# ICC

## ScolaBirra

Ciao, 

spulciando su un news group, ho letto che in media le prestazioni di un prg compilato con icc (il compilatore intel) siano del 20% superiori allo stesso compilato con gcc. Qualcuno ha mai provato a utilizzarlo come compilatore per l'emerge dei programmi?

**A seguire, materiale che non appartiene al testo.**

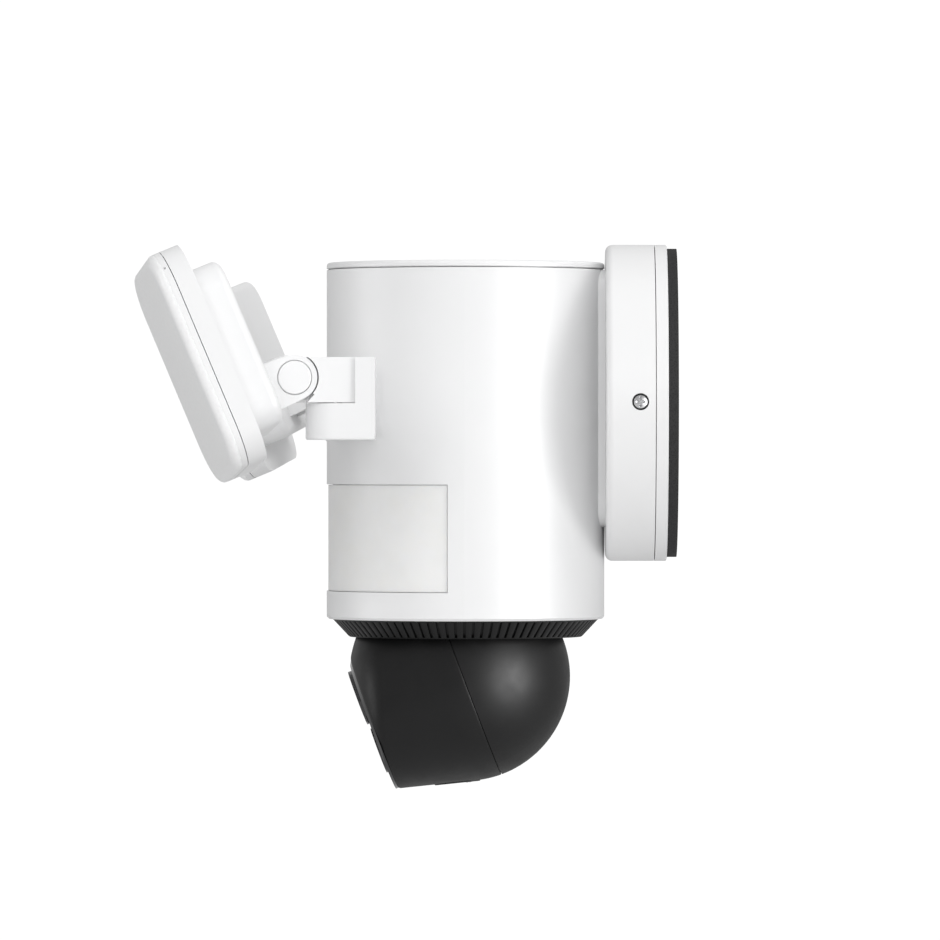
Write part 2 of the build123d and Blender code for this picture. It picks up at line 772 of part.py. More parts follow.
def make_head_shells():
    inner_r = HEAD_R - HEAD_WALL
    lip_r = HEAD_R - HEAD_WALL / 2
    lip_t = 2.0
    diagonal = cos(radians(45))
    spin = Plane(origin=HEAD_CENTRE, x_dir=SEAM_DIR, z_dir=SEAM_NORMAL)
    slot = neck_slot()

    with BuildPart() as rear:
        with BuildSketch(spin):
            with BuildLine():
                ThreePointArc((HEAD_R, 0), (HEAD_R * diagonal, -HEAD_R * diagonal), (0, -HEAD_R))
                Line((0, -HEAD_R), (0, -inner_r))
                ThreePointArc((0, -inner_r), (inner_r * diagonal, -inner_r * diagonal), (inner_r, 0))
                Polyline((inner_r, 0), (inner_r, lip_t), (lip_r, lip_t), (lip_r, 0), (HEAD_R, 0))
            make_face()
        revolve(axis=LOOK_AXIS)
        add(slot, mode=Mode.SUBTRACT)
    save(rear.part, "head_rear_shell")

    with BuildPart(mode=Mode.PRIVATE) as hollow:
        add(head_solid(HEAD_WALL))
        add(rim_cutter(RIM_BALL_R - HEAD_WALL), mode=Mode.SUBTRACT)
    with BuildPart() as front:
        add(head_solid(0))
        # the upper rim is rounded back so that it passes inside the vent ring
        add(rim_cutter(RIM_BALL_R), mode=Mode.SUBTRACT)
        add(hollow.part, mode=Mode.SUBTRACT)
        # ledge that the chassis is fastened to
        with BuildSketch(LOOK.offset(CHASSIS_AT + CHASSIS_T)):
            Circle(shell_radius(CHASSIS_AT + CHASSIS_T, HEAD_WALL) + 0.6)
            Circle(31.0, mode=Mode.SUBTRACT)
        extrude(amount=1.6)
        # recess that takes the lip of the rear shell
        with BuildSketch(LOOK):
            Circle(lip_r + 0.1)
            Circle(lip_r - 10, mode=Mode.SUBTRACT)
        extrude(amount=lip_t + 0.3, mode=Mode.SUBTRACT)
        # narrow reveal between the two shells
        with BuildSketch(LOOK):
            Circle(HEAD_R + 5)
            Circle(lip_r - 1, mode=Mode.SUBTRACT)
        extrude(amount=GAP, mode=Mode.SUBTRACT)
        add(slot, mode=Mode.SUBTRACT)
        # pocket for the card cover on the underside
        with BuildSketch(card_plane().offset(-1.4)):
            SlotOverall(17.4, 9.4)
        extrude(amount=6.0, mode=Mode.SUBTRACT)
    save(front.part, "head_front_shell")


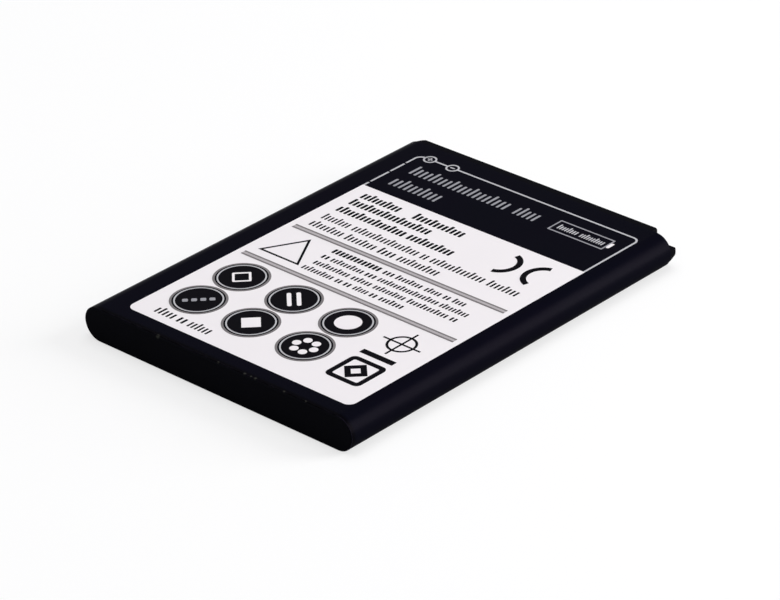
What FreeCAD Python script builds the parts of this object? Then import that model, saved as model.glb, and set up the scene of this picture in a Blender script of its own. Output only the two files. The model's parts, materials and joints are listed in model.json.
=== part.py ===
import FreeCAD, Part
import math
import os
import re
import Sketcher
from FreeCAD import Rotation, Vector

# Mobile phone battery pack: a welded flat cell in a printed film sleeve, a moulded cap with the
# contacts and the protection board at one end, and a thin moulded plate at the other.
# X runs across the pack, Y along it towards the contacts, Z up through its thickness.
# The origin is the middle of the face that the pack lies on. Millimetres.

doc = FreeCAD.newDocument("PhoneBattery")

sizes = {
    # Whole pack
    "pack_width": 56.0,
    "pack_length": 75.0,
    "pack_height": 5.9,
    # Film sleeve
    "film_wall": 0.12,
    "film_gap": 0.03,
    "film_setback": 0.2,
    # Moulded plate and its adhesive pad at the tail
    "tail_thick": 1.0,
    "tail_round": 0.2,
    "tail_pad_thick": 0.15,
    "tail_pad_inset": 5.0,
    "tail_pad_height": 3.6,
    # Cell
    "can_corner": 0.8,
    "weld_inset": 0.55,
    "weld_width": 0.25,
    "weld_depth": 0.12,
    "vent_inset": 12.0,
    "vent_width": 6.5,
    "vent_height": 2.6,
    "vent_line": 0.35,
    "vent_depth": 0.15,
    "plug_inset": 20.0,
    "plug_radius": 0.7,
    "plug_depth": 1.2,
    "plug_sink": 0.05,
    # Cell terminal
    "terminal_x": 0.0,
    "gasket_width": 7.0,
    "gasket_thick": 0.35,
    "gasket_rim": 0.4,
    "gasket_wall": 0.4,
    "gasket_depth": 1.4,
    "rivet_width": 5.0,
    "rivet_thick": 0.5,
    # Contact cap
    "lip_depth": 1.5,
    "end_wall": 1.0,
    "cap_wall": 0.5,
    "cap_pad_thick": 0.25,
    "cavity_left_inset": 3.8,
    "cavity_right_inset": 6.1,
    "block_left_inset": 3.15,
    "block_right_inset": 3.95,
    "block_round": 0.4,
    "left_bevel": 1.7,
    "lip_round": 0.12,
    "shoulder_height": 3.5,
    "shoulder_round": 0.25,
    "shoulder_bevel_start": 0.2,
    "shoulder_bevel_end": 2.75,
    "shoulder_bevel_width": 1.7,
    "field_start": 4.8,
    "field_end": 30.35,
    "field_rim": 0.9,
    "field_depth": 0.15,
    "cap_pad_left_inset": 2.5,
    "cap_pad_left_width": 1.7,
    "cap_pad_right_inset": 3.8,
    "cap_pad_right_width": 3.6,
    "cap_pad_height": 2.8,
    # Contacts and their windows
    "contact_count": 4,
    "contact_inset": 8.4,
    "contact_pitch": 4.85,
    "contact_width": 2.5,
    "contact_rim": 0.55,
    "contact_thick": 0.55,
    "contact_round": 0.15,
    "window_gap": 0.12,
    "window_bevel": 0.2,
    # Protection board
    "board_thick": 0.7,
    "board_room": 3.4,
    "board_gap": 0.25,
    "board_corner": 0.5,
    "press_gap": 0.02,
    "key_inset": 12.5,
    "key_width": 1.2,
    "key_height": 0.5,
    "key_gap": 0.1,
    # Ribs that hold the board
    "rib_count": 4,
    "rib_inset": 1.8,
    "rib_width": 1.4,
    "rib_length": 0.9,
    "rib_reach": 0.25,
    # Insulating paper on the lid
    "paper_thick": 0.2,
    "paper_gap": 0.2,
    "paper_rim": 0.3,
    # Nickel parts
    "strip_thick": 0.15,
    "strip_width": 2.4,
    "bend_round": 0.25,
    "clad_inset": 11.6,
    "clad_width": 4.6,
    "clad_thick": 0.3,
    "positive_rise_inset": 9.6,
    "positive_foot": 2.2,
    "negative_start": 2.1,
    "fuse_start": 3.3,
    "fuse_length": 4.6,
    "fuse_width": 3.0,
    "fuse_thick": 1.0,
    "fuse_round": 0.25,
    "fuse_lead_run": 1.6,
    "fuse_lead_foot": 2.0,
    # Small parts on the board
    "chip_inset": 13.4,
    "chip_length": 2.9,
    "chip_width": 1.6,
    "chip_thick": 1.1,
    "chip_pitch": 0.95,
    "chip_lead": 0.4,
    "switch_inset": 23.5,
    "switch_length": 3.0,
    "switch_width": 4.4,
    "switch_thick": 1.0,
    "switch_pitch": 0.65,
    "switch_lead": 0.25,
    "lead_foot": 0.45,
    "lead_reach": 0.75,
    "lead_thick": 0.15,
    "small_length": 1.6,
    "small_width": 0.8,
    "small_thick": 0.5,
    "small_end": 0.35,
    "small_rim": 0.03,
    "capacitor_thick": 0.85,
    "sense_inset": 28.9,
    "sense_length": 3.2,
    "sense_width": 1.6,
    "thermistor_inset": 7.0,
    "identity_inset": 9.6,
    "filter_resistor_inset": 16.6,
    "filter_capacitor_inset": 18.8,
    "bypass_inset": 31.6,
}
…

O per lo meno, e' fattibile?

Ciao

Scola

----------

## MyZelF

Non l'ho mai provato, ma ho letto diversi post a riguardo sui forum inglesi, tra cui questo:

https://forums.gentoo.org/viewtopic.php?t=28435

In effetti in diversi ambiti c'è un buon vantaggio in termini di prestazioni, utilizzando (ovviamente) processori intel.

----------

## ScolaBirra

Ho guardato il link che mi hai dato ed effetivamente esiste una opzione per la variabile USE icc che dice se il programma puo' essere compilato con icc... ho guardato tutti gli ebuild del portage tree e neanche uno ha la variabile icc   :Crying or Very sad:   :Crying or Very sad:   :Crying or Very sad: 

----------

## cerri

Aggiungerei anche che il compilatore icc e' a pagamento.

----------

## cerri

Aggiungerei anche che ho detto una caxxata.

----------

## shev

 *cerri wrote:*   

> Aggiungerei anche che ho detto un caxxata.

 

Bhe, non hai detto una cavolata così grande. Resta in ogni caso un prodotto commerciale e closed source. Piazzarlo nel cuore di un sistema aperto e libero mi parrebbe veramente un controsenso. Soprattutto avendo gcc, che è cmq un ottimo prodotto: non contano solo i fps e le prestazioni pure. Chiedetelo a Stallman  :Wink: 

----------